EXERCISE BRIEF ->
Quote only the lines from the line containing "Continue the Blender" to the line containing "cut(outlet, trim)", with both of those lines included, please, exactly as written.

== INFORMATION GIVEN

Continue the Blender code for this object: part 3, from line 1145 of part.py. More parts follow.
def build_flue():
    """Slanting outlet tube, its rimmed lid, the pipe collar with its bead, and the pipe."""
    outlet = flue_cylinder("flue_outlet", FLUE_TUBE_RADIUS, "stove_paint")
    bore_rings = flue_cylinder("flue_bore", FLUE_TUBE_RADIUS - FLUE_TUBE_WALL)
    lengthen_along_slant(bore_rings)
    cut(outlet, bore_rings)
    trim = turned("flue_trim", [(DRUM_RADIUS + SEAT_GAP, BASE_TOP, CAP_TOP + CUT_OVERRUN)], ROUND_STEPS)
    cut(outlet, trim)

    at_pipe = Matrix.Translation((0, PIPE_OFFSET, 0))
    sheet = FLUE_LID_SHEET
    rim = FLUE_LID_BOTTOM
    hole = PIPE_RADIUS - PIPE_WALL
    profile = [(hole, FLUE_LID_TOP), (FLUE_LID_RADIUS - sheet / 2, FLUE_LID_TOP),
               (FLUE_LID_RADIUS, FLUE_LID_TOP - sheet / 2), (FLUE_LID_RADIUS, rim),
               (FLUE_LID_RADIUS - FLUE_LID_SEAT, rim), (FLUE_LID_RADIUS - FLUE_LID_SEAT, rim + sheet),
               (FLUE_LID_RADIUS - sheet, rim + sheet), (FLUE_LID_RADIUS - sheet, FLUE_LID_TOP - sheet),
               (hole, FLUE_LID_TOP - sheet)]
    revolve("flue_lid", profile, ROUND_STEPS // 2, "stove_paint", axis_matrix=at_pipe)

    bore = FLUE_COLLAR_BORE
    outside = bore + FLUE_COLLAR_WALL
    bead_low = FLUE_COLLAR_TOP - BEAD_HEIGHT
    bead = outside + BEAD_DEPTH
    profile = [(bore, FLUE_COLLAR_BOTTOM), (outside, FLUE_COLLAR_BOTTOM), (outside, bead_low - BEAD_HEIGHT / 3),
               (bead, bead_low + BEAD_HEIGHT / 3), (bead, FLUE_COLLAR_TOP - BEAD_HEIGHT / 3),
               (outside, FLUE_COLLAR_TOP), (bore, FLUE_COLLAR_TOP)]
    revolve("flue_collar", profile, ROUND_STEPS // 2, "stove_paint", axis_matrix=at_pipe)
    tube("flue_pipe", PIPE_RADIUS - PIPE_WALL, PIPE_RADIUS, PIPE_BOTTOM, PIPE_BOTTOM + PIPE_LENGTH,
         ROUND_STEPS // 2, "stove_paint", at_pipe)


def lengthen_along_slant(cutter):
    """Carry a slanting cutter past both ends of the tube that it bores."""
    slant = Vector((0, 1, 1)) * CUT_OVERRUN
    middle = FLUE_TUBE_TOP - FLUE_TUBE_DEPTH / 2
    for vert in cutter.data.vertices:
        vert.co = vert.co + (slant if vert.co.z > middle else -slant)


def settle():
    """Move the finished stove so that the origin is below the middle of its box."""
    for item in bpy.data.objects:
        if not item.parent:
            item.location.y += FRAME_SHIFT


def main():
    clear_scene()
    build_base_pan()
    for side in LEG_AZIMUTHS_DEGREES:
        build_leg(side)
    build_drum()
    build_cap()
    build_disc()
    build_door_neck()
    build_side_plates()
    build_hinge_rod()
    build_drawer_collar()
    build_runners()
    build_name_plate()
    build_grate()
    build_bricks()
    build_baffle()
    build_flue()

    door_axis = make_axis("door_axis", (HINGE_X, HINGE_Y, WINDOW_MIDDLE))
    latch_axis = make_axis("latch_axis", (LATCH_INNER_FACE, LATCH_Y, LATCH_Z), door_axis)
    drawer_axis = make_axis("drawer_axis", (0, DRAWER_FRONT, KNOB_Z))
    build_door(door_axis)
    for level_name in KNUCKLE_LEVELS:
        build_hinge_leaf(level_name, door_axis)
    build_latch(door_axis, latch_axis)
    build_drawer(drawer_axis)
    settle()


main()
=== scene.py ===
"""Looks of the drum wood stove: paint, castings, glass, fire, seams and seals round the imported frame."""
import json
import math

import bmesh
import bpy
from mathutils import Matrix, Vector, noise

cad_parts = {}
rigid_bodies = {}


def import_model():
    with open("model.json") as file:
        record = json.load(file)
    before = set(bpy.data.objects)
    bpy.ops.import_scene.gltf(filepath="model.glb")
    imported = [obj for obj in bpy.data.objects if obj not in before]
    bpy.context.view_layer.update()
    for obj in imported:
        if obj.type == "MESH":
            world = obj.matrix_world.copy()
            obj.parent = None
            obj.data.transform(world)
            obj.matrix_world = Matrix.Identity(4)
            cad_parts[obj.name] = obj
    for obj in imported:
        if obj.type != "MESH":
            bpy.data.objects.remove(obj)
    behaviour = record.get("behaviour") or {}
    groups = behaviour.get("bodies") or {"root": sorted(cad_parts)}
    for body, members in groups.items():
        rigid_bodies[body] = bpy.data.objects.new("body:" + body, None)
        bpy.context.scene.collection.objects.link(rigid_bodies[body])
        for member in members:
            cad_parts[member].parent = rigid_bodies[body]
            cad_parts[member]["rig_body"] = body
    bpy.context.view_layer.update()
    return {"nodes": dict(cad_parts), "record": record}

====
== INFORMATION GIVEN

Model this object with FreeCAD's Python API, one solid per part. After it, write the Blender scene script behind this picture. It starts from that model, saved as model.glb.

====

IN RESPONSE ->
Continue the Blender code for this object: part 3, from line 1145 of part.py. More parts follow.
def build_flue():
    """Slanting outlet tube, its rimmed lid, the pipe collar with its bead, and the pipe."""
    outlet = flue_cylinder("flue_outlet", FLUE_TUBE_RADIUS, "stove_paint")
    bore_rings = flue_cylinder("flue_bore", FLUE_TUBE_RADIUS - FLUE_TUBE_WALL)
    lengthen_along_slant(bore_rings)
    cut(outlet, bore_rings)
    trim = turned("flue_trim", [(DRUM_RADIUS + SEAT_GAP, BASE_TOP, CAP_TOP + CUT_OVERRUN)], ROUND_STEPS)
    cut(outlet, trim)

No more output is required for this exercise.